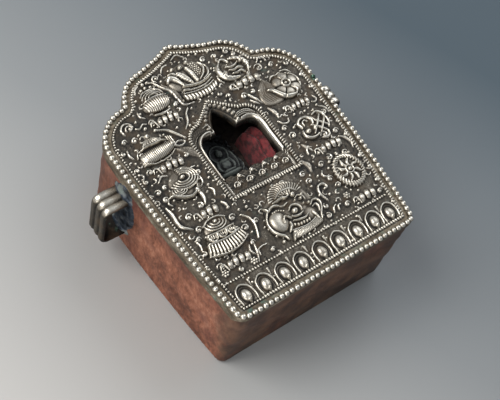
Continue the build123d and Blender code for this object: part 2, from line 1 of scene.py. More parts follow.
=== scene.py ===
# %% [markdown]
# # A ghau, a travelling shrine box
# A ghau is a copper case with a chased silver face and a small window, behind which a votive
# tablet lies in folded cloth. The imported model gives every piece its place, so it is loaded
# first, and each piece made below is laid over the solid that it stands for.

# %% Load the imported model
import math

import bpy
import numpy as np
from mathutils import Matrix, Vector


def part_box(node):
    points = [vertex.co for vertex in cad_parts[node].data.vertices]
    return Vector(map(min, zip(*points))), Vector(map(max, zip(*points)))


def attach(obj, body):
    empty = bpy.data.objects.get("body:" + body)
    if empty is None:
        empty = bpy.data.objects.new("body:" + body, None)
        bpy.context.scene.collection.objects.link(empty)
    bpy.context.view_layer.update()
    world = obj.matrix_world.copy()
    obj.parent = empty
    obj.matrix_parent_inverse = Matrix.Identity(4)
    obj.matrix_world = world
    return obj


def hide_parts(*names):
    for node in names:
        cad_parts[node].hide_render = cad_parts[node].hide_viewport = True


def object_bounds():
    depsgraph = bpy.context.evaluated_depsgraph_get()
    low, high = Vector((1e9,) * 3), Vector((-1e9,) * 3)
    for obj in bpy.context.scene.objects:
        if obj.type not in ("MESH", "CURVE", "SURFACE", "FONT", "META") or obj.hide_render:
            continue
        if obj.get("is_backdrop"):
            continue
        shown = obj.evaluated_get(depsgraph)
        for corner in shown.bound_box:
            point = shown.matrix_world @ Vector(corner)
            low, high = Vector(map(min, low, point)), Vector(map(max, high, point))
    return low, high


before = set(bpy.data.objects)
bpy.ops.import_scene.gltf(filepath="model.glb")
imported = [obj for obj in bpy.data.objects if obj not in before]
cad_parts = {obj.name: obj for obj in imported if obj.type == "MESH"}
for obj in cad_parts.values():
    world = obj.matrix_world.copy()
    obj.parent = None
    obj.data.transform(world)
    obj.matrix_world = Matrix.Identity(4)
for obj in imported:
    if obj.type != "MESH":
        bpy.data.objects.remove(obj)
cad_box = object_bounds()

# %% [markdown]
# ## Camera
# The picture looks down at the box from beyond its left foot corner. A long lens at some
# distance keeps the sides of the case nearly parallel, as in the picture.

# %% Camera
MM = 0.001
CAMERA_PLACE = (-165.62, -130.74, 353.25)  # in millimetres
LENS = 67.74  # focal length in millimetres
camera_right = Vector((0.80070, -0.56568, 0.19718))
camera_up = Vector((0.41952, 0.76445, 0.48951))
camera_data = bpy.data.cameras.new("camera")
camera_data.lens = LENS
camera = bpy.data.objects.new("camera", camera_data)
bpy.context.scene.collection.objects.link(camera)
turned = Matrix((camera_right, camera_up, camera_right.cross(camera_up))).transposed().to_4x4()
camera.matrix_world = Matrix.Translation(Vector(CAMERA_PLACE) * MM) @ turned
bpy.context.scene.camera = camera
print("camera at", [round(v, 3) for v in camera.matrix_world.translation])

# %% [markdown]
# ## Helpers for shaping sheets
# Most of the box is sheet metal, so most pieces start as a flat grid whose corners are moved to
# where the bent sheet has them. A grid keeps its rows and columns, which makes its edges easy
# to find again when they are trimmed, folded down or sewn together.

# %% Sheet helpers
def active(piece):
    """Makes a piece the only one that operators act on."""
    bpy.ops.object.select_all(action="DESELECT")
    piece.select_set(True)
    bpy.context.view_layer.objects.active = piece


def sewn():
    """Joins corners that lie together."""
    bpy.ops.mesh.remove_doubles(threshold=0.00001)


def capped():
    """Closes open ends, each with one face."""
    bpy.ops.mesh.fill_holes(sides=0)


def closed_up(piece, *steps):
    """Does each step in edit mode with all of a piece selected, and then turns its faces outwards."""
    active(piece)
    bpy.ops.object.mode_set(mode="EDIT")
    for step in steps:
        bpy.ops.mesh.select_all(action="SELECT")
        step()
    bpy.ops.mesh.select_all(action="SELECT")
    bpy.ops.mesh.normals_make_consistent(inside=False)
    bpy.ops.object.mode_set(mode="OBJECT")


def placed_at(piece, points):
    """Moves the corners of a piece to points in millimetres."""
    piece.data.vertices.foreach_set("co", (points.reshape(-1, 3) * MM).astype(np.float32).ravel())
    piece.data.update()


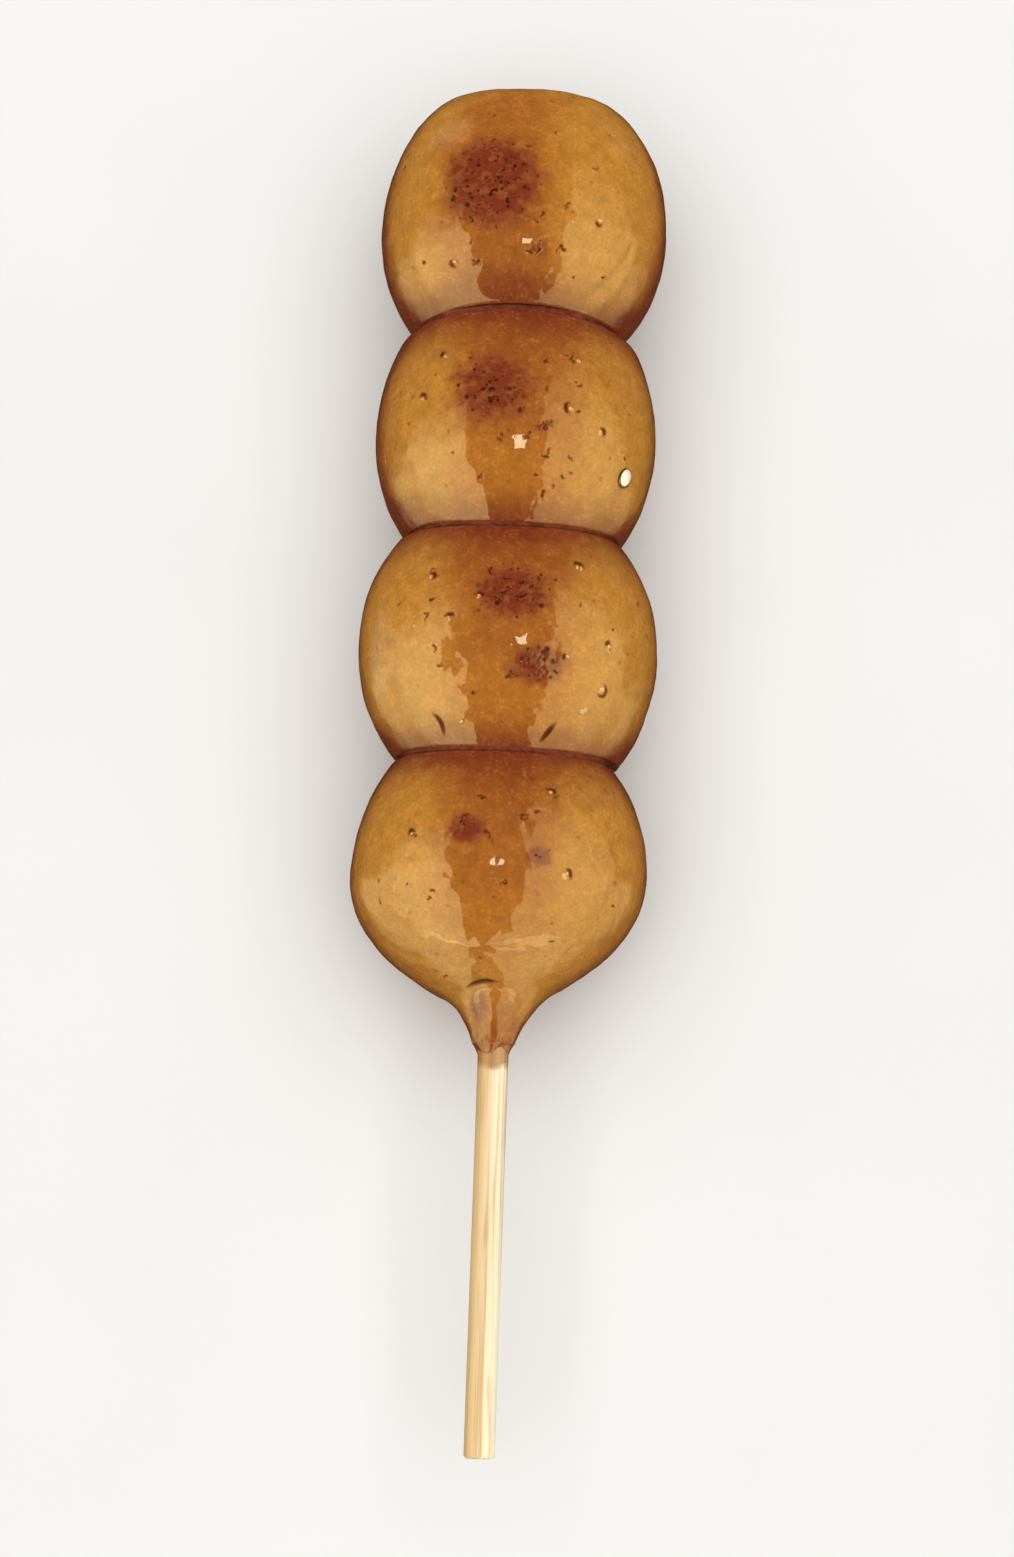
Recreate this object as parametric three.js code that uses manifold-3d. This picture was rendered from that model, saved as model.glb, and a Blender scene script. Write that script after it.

▶ EXERCISE DETAILS: All the data must be duplicated exactly, with nothing added or removed.

▶ EXERCISE OUTPUT:
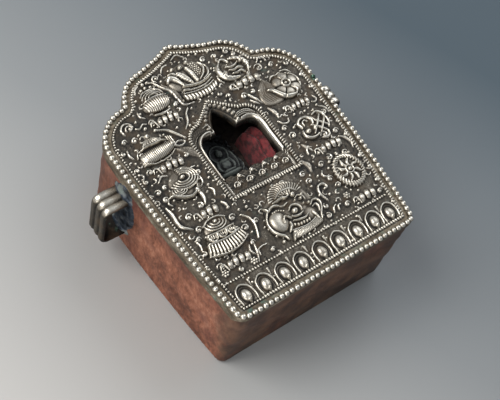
Continue the build123d and Blender code for this object: part 2, from line 1 of scene.py. More parts follow.
=== scene.py ===
# %% [markdown]
# # A ghau, a travelling shrine box
# A ghau is a copper case with a chased silver face and a small window, behind which a votive
# tablet lies in folded cloth. The imported model gives every piece its place, so it is loaded
# first, and each piece made below is laid over the solid that it stands for.

# %% Load the imported model
import math

import bpy
import numpy as np
from mathutils import Matrix, Vector


def part_box(node):
    points = [vertex.co for vertex in cad_parts[node].data.vertices]
    return Vector(map(min, zip(*points))), Vector(map(max, zip(*points)))


def attach(obj, body):
    empty = bpy.data.objects.get("body:" + body)
    if empty is None:
        empty = bpy.data.objects.new("body:" + body, None)
        bpy.context.scene.collection.objects.link(empty)
    bpy.context.view_layer.update()
    world = obj.matrix_world.copy()
    obj.parent = empty
    obj.matrix_parent_inverse = Matrix.Identity(4)
    obj.matrix_world = world
    return obj


def hide_parts(*names):
    for node in names:
        cad_parts[node].hide_render = cad_parts[node].hide_viewport = True


def object_bounds():
    depsgraph = bpy.context.evaluated_depsgraph_get()
    low, high = Vector((1e9,) * 3), Vector((-1e9,) * 3)
    for obj in bpy.context.scene.objects:
        if obj.type not in ("MESH", "CURVE", "SURFACE", "FONT", "META") or obj.hide_render:
            continue
        if obj.get("is_backdrop"):
            continue
        shown = obj.evaluated_get(depsgraph)
        for corner in shown.bound_box:
            point = shown.matrix_world @ Vector(corner)
            low, high = Vector(map(min, low, point)), Vector(map(max, high, point))
    return low, high


before = set(bpy.data.objects)
bpy.ops.import_scene.gltf(filepath="model.glb")
imported = [obj for obj in bpy.data.objects if obj not in before]
cad_parts = {obj.name: obj for obj in imported if obj.type == "MESH"}
for obj in cad_parts.values():
    world = obj.matrix_world.copy()
    obj.parent = None
    obj.data.transform(world)
    obj.matrix_world = Matrix.Identity(4)
for obj in imported:
    if obj.type != "MESH":
        bpy.data.objects.remove(obj)
cad_box = object_bounds()

# %% [markdown]
# ## Camera
# The picture looks down at the box from beyond its left foot corner. A long lens at some
# distance keeps the sides of the case nearly parallel, as in the picture.

# %% Camera
MM = 0.001
CAMERA_PLACE = (-165.62, -130.74, 353.25)  # in millimetres
LENS = 67.74  # focal length in millimetres
camera_right = Vector((0.80070, -0.56568, 0.19718))
camera_up = Vector((0.41952, 0.76445, 0.48951))
camera_data = bpy.data.cameras.new("camera")
camera_data.lens = LENS
camera = bpy.data.objects.new("camera", camera_data)
bpy.context.scene.collection.objects.link(camera)
turned = Matrix((camera_right, camera_up, camera_right.cross(camera_up))).transposed().to_4x4()
camera.matrix_world = Matrix.Translation(Vector(CAMERA_PLACE) * MM) @ turned
bpy.context.scene.camera = camera
print("camera at", [round(v, 3) for v in camera.matrix_world.translation])

# %% [markdown]
# ## Helpers for shaping sheets
# Most of the box is sheet metal, so most pieces start as a flat grid whose corners are moved to
# where the bent sheet has them. A grid keeps its rows and columns, which makes its edges easy
# to find again when they are trimmed, folded down or sewn together.

# %% Sheet helpers
def active(piece):
    """Makes a piece the only one that operators act on."""
    bpy.ops.object.select_all(action="DESELECT")
    piece.select_set(True)
    bpy.context.view_layer.objects.active = piece


def sewn():
    """Joins corners that lie together."""
    bpy.ops.mesh.remove_doubles(threshold=0.00001)


def capped():
    """Closes open ends, each with one face."""
    bpy.ops.mesh.fill_holes(sides=0)


def closed_up(piece, *steps):
    """Does each step in edit mode with all of a piece selected, and then turns its faces outwards."""
    active(piece)
    bpy.ops.object.mode_set(mode="EDIT")
    for step in steps:
        bpy.ops.mesh.select_all(action="SELECT")
        step()
    bpy.ops.mesh.select_all(action="SELECT")
    bpy.ops.mesh.normals_make_consistent(inside=False)
    bpy.ops.object.mode_set(mode="OBJECT")


def placed_at(piece, points):
    """Moves the corners of a piece to points in millimetres."""
    piece.data.vertices.foreach_set("co", (points.reshape(-1, 3) * MM).astype(np.float32).ravel())
    piece.data.update()


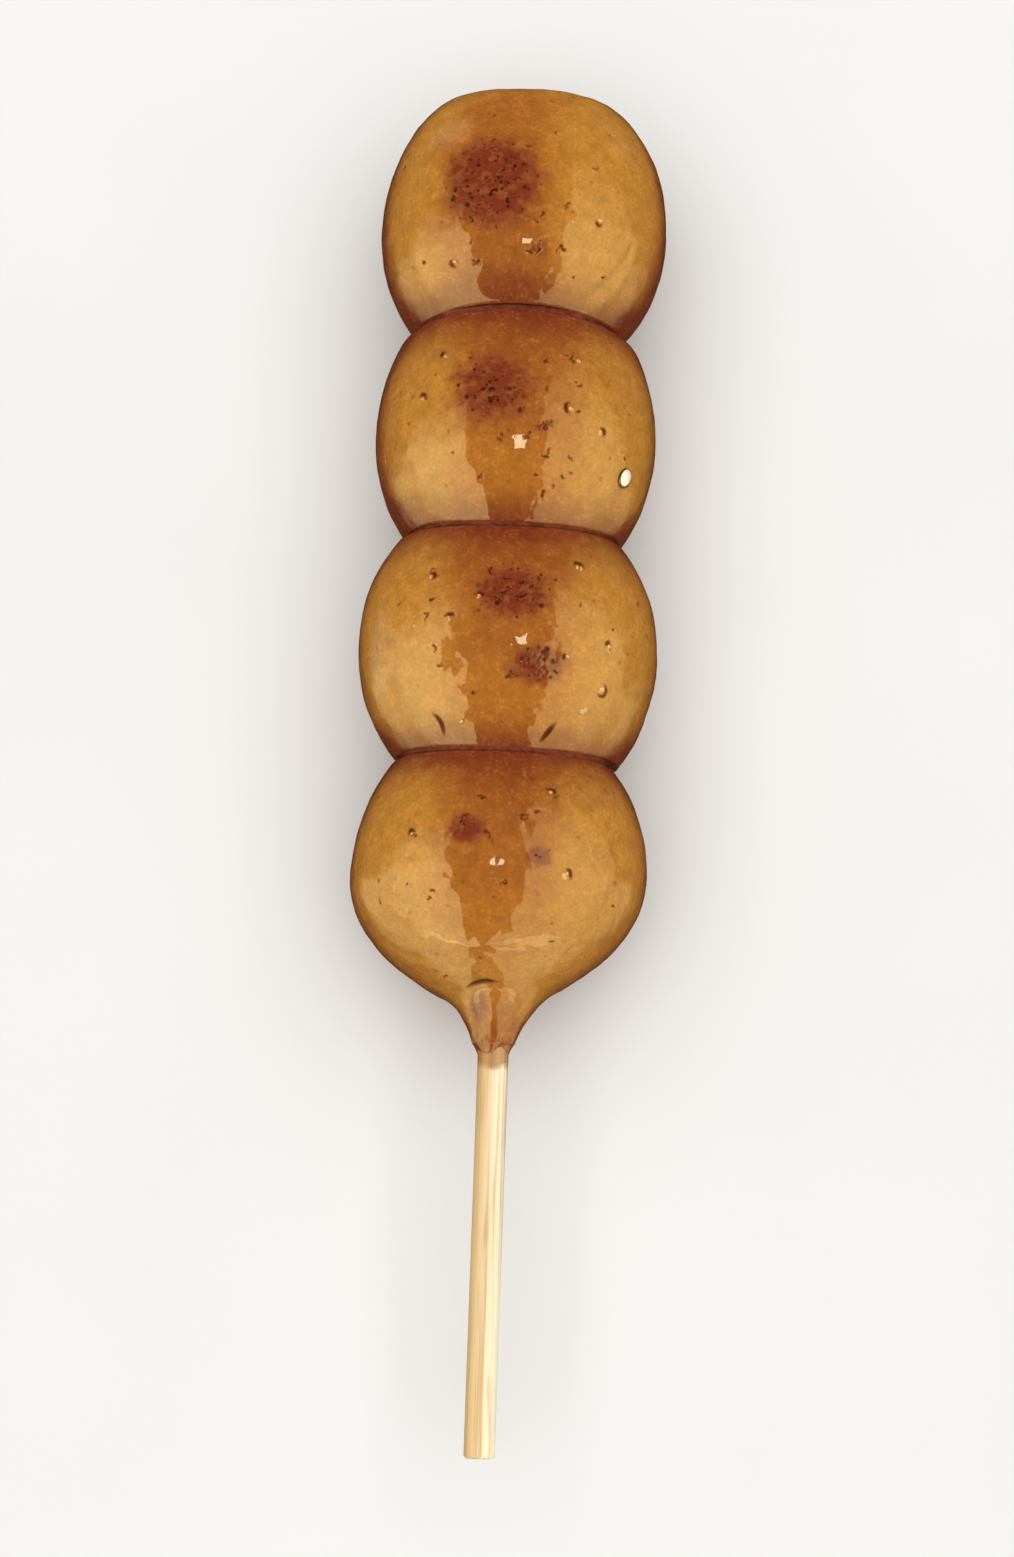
Recreate this object as parametric three.js code that uses manifold-3d. This picture was rendered from that model, saved as model.glb, and a Blender scene script. Write that script after it.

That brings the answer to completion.